Oct. 14, 2016 (EIRNS)—London’s Sunday Times ran a story on Oct. 9, reporting that British pilots flying in Syria have been given the right to fire on Russian planes if they feel threatened. According to Zero Hedge, the Royal Air Force’s Tornado pilots have been instructed to avoid contact with Russian aircraft while engaged in missions in Syria, but are armed with air-to-air missiles, and the pilots have been given the green light to defend themselves if they are threatened by Russian pilots.

"The first thing a British pilot will do is to try to avoid a situation where an air-to-air attack is likely to occur—you avoid an area if there is Russian activity,"

an unidentified source from the U.K.’s Permanent Joint Headquarters (PJHQ) told the Sunday Times.

"But if a pilot is fired on or believes he is about to be fired on, he can defend himself.

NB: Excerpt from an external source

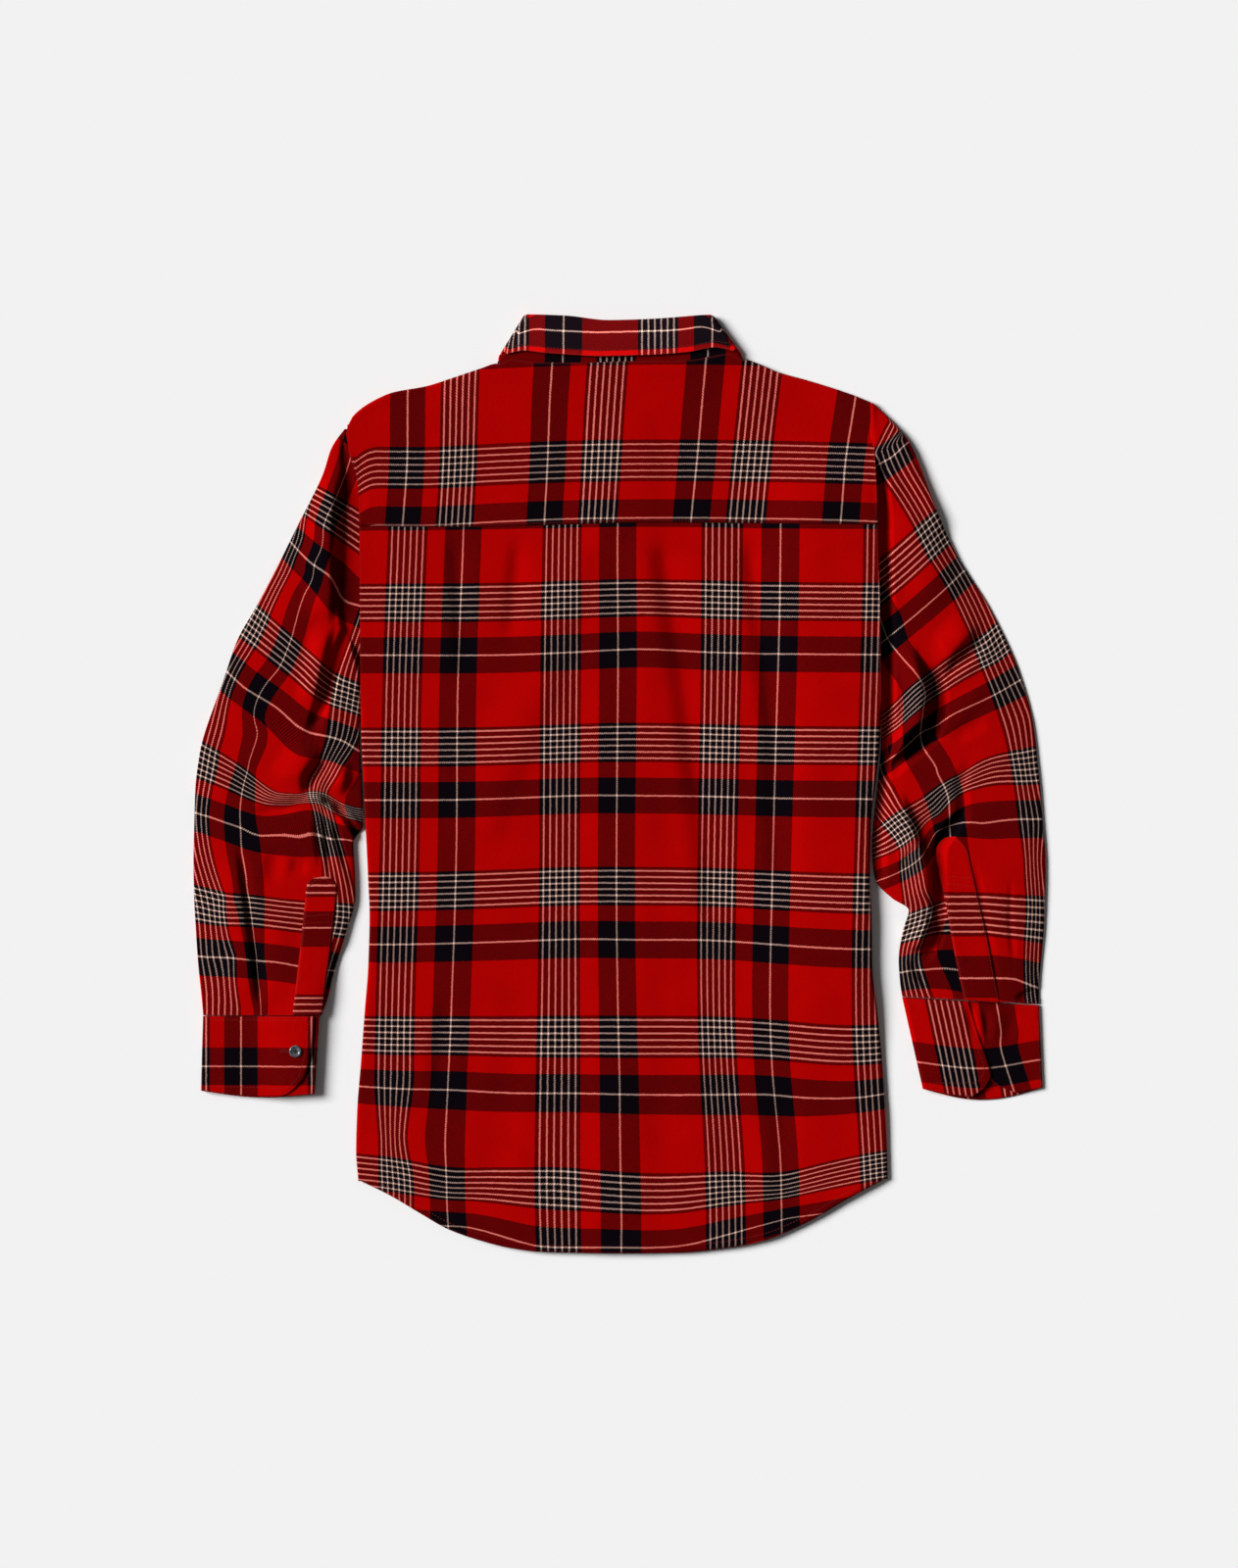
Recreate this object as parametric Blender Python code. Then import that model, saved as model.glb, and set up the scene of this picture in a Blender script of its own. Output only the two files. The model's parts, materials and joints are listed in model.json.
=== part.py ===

We now have a situation where a single pilot, irrespective of nationality, can have a strategic impact on future events."

Where things get tricky is the qualifier "if he believes he is about to be fired on"—since this makes open engagement a function of threat evaluation in real time during stressed conditions, the likelihood of an escalation that could result in two warplanes shooting at each other, just jumped significantly, comments Zero Hedge.

Zero Hedge also cites the International Business Times reporting that the air-to-air missiles with which the Tornados are armed, have longer range than Russian missiles, "allowing RAF pilots to shoot down enemy aircraft without being targeted themselves." This statement, of course, ignores the S-300/S-400 air defense complex that the Russians have deployed in Syria, which will come into play if any Russian planes are shot at.

That the change in the rules of engagement could be the prelude of a wider conflict is apparently not lost on the British themselves. The Sunday Times’ report quoted a defense source as saying:

"Up till now RAF Tornados have been equipped with 500lb satellite-guided bombs—there has been no or little air-to-air threat. But in the last week the situation has changed. We need to respond accordingly."

But another source of the original story summarized the severity of the situation best when he said that

"we need to protect our pilots, but at the same time we’re taking a step closer to war. It will only take one plane to be shot down in an air-to-air battle and the whole landscape will change."